The action set piece with emotional stakes
The action set piece — the chase, the fight, the shootout, the escape — is the action thriller's fundamental unit. Writing a set piece that has emotional as well as physical stakes requires understanding what is specifically at risk for the protagonist beyond their survival: the person they are trying to protect, the information they are trying to reach, the choice that the action is forcing on them. The set piece that is only about survival is less interesting than the set piece that is about survival and something else — the protagonist who must get through this fight without killing anyone, the chase that ends at a location with personal significance, the escape that requires the protagonist to make a sacrifice they did not anticipate. The emotional dimension gives the physical action resonance beyond the kinetics.
Establishing physical capability and its limits
The action thriller protagonist's capabilities should be established before they are needed: the reader should understand the protagonist's specific training, specific experience, and specific limits before the action sequences that test those limits begin. Writing established capability requires showing it at low-stakes moments before the high-stakes ones: the physical detail of how the protagonist moves through ordinary situations, the reflexes they apply to everyday encounters, the professional habits that reveal training without announcing it. The limits are as important as the capabilities: what the protagonist cannot do, what they have never been trained for, what experience has not prepared them for. The protagonist who encounters a situation that exceeds their established capability faces genuine uncertainty about outcome, which is where the best action tension lives.
The physical cost of action
Action thrillers are most convincing when physical damage accumulates: the injury the protagonist sustains early in the novel should affect their performance in later action sequences, the fatigue of sustained physical effort should be visible, the psychological toll of violence should register in how the protagonist thinks and feels between fights. Writing the physical cost of action requires understanding the specific consequences of the specific injuries and effort the protagonist has experienced — not generic “he was hurt” but the specific way this injury limits this movement, the specific way accumulated exhaustion affects reaction time, the specific way the memory of violence intrudes on what should be routine activity. The protagonist who carries their damage forward is more real than the protagonist who is restored to full capacity between scenes.
Sentence-level pacing in action sequences
The prose rhythm of action sequences should mirror the action itself: shorter sentences, fewer clauses, more declarative and active constructions, less subordination.
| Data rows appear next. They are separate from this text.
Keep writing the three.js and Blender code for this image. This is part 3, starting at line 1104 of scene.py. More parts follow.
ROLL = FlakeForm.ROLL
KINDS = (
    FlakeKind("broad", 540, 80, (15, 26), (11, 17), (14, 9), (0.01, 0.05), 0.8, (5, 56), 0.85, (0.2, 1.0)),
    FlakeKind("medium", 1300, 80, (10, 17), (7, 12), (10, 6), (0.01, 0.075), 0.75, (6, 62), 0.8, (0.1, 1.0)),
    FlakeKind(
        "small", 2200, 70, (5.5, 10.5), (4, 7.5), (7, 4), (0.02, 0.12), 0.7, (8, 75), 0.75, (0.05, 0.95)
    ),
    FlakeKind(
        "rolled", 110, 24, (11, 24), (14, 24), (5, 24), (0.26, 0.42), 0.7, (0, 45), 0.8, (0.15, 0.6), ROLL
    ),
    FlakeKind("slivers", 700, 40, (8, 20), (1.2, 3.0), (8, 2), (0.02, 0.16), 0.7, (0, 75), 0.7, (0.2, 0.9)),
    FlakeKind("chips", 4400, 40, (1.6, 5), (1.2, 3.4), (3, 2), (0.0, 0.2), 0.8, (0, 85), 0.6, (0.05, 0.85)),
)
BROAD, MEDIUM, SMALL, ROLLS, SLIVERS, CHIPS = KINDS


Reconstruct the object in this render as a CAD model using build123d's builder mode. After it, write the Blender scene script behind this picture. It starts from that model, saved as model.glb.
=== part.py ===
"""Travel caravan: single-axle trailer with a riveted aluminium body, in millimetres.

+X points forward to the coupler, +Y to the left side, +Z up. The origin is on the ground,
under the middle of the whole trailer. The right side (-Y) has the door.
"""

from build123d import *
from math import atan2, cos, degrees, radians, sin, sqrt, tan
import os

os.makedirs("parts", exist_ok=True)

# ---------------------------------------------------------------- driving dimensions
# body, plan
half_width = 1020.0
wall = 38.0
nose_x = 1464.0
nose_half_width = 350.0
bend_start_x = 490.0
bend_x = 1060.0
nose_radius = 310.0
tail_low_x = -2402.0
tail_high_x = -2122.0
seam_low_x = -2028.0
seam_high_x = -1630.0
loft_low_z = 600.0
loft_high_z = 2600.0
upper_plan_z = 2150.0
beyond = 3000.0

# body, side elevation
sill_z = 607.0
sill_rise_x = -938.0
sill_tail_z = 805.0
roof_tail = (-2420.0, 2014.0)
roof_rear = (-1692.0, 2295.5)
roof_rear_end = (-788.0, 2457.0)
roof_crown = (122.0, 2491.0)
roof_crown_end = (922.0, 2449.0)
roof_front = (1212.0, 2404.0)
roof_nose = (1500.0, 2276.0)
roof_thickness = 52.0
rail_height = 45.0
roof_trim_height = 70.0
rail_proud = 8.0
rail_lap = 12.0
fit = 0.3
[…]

Writing action at the sentence level requires understanding how prose rhythm affects pace: a long, complex sentence slows the reader, giving them time to process; a short, punchy sentence accelerates them. In action sequences, the goal is to keep the reader moving faster than they can stop to think — to create the experience of being inside the action rather than observing it. This means stripping description down to what is essential for the reader to track what is happening and eliminating everything that would slow the sequence for the sake of texture, complexity, or explanation. The texture and complexity belong in the recovery scenes; the action scenes belong to forward motion.
Varying intensity across the narrative
Action thrillers that begin at maximum intensity have nowhere to go: each subsequent action sequence must be more extreme to maintain the reader's engagement, which typically leads either to implausibility or to the numbing effect of relentless escalation. Writing varied intensity requires understanding the difference between tension and action: tension can be maintained at a high level throughout a novel without requiring constant physical confrontation, and the action sequences are more effective when they are preceded by extended periods of tension that make the reader feel the threat before the protagonist physically encounters it. The rhythm of an action thriller should move between high-tension scenes without action, moderate-intensity scenes where action threatens, and full action sequences — with the full action reserved for moments when it has maximum narrative impact.
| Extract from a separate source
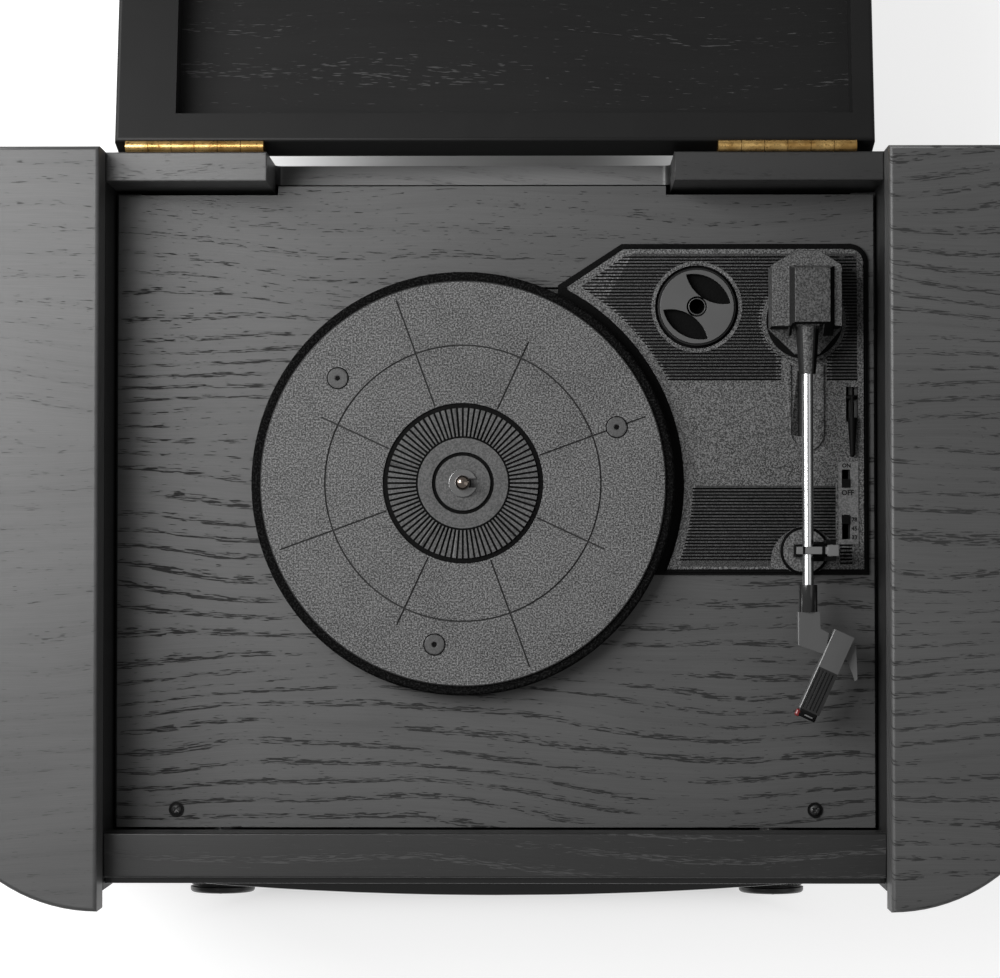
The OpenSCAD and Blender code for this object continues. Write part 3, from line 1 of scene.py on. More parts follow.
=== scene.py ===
"""Looks of a black oak music center: finishes, eased edges, lettering, light and camera.

Places and sizes of pieces are in millimetres and are turned into metres with MM.
"""

import json
import math

import bpy
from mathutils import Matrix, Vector

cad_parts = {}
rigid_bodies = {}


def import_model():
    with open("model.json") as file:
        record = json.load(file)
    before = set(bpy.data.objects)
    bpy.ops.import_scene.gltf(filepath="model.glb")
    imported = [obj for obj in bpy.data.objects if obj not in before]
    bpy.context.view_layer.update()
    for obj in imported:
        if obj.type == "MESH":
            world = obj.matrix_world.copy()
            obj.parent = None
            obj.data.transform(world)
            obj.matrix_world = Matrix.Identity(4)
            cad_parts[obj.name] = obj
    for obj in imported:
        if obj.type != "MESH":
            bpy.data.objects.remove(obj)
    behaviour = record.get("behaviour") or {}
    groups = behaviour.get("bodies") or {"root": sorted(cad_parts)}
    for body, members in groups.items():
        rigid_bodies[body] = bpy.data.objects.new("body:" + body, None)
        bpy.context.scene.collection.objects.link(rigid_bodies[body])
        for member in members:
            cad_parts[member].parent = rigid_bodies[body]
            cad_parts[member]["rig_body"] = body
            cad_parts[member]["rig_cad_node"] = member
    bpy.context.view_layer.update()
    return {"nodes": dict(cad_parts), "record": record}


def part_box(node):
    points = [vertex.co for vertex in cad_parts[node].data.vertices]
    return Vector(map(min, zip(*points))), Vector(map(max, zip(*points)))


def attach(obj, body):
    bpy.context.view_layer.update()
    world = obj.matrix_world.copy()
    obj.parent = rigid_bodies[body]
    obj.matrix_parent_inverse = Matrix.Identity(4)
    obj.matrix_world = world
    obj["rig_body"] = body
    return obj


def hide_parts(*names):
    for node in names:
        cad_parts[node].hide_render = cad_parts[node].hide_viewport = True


MM = 0.001

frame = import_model()
nodes = frame["nodes"]


# Node trees

NUMBER = "NodeSocketFloat"
COLOUR = "NodeSocketColor"
VECTOR = "NodeSocketVector"


def add(tree, kind, inputs=None, **settings):
    """Adds one shader node, sets its properties and its inputs' values or links."""
    made = tree.nodes.new(kind)
    for name, value in settings.items():
        setattr(made, name, value)
    for name, value in (inputs or {}).items():
        if isinstance(value, bpy.types.NodeSocket):
            tree.links.new(value, made.inputs[name])
        else:
            made.inputs[name].default_value = value
    return made


def join(tree, source, target):
    """Links an output to an input."""
    tree.links.new(source, target)


def calc(tree, operation, first, second=0.0):
    """One Math node's output."""
    return add(tree, "ShaderNodeMath", {0: first, 1: second}, operation=operation).outputs[0]


def ramp(tree, value, low, high, to_low=0.0, to_high=1.0):
    """A smooth step from low to high."""
    return add(tree, "ShaderNodeMapRange",
               {"Value": value, "From Min": low, "From Max": high,
                "To Min": to_low, "To Max": to_high},
               interpolation_type="SMOOTHSTEP").outputs["Result"]


def noise(tree, vector, scale, detail=2.0, roughness=0.5, distortion=0.0):
    """A noise texture's value."""
    return add(tree, "ShaderNodeTexNoise",
               {"Vector": vector, "Scale": scale, "Detail": detail, "Roughness": roughness,
                "Distortion": distortion}).outputs[0]


def blend_colour(tree, share, first, second):
    """Mixes two colours by share."""
    return add(tree, "ShaderNodeMix", {0: share, 6: first, 7: second}, data_type="RGBA").outputs[2]


def scale_colour(tree, colour, factor):
    """A colour made lighter or darker by a factor."""
    return add(tree, "ShaderNodeVectorMath", {0: colour, "Scale": factor},
               operation="SCALE").outputs[0]


def split(tree, vector):
    """The three parts of a vector."""
    return add(tree, "ShaderNodeSeparateXYZ", {"Vector": vector}).outputs


def object_place(tree):
    """The place on the object, in metres."""
    return add(tree, "ShaderNodeTexCoord").outputs["Object"]


def grey(value, tint=0.0):
    """A near-neutral colour; a positive tint is cooler."""
    return (value * (1 - tint), value, value * (1 + tint), 1.0)


def group(name, inputs, outputs):
    """An empty shader node group with its sockets."""
    tree = bpy.data.node_groups.new(name, "ShaderNodeTree")
    for label, kind, value in inputs:
        socket = tree.interface.new_socket(label, in_out="INPUT", socket_type=kind)
        if value is not None:
            socket.default_value = value
    for label, kind in outputs:
        tree.interface.new_socket(label, in_out="OUTPUT", socket_type=kind)
    given = tree.nodes.new("NodeGroupInput").outputs
    return tree, given, tree.nodes.new("NodeGroupOutput").inputs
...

The antagonist's plan and its coherence
The action thriller's antagonist needs a plan that makes sense: a specific goal, pursued through specific means, with specific people involved in executing it. Writing the antagonist's plan with coherence requires understanding it from the antagonist's perspective — why this goal, why these methods, why now, what they expect the obstacles to be and how they plan to handle them. The plan should be sophisticated enough to constitute a real threat but not so perfect that the protagonist cannot find openings in it. The antagonist who has anticipated the protagonist should be actively adapting their plan in response to the protagonist's moves, which creates the sense of a real adversary rather than a plan executing on autopilot. The moments when the plan requires the antagonist to improvise are often where the villain is most interesting as a character.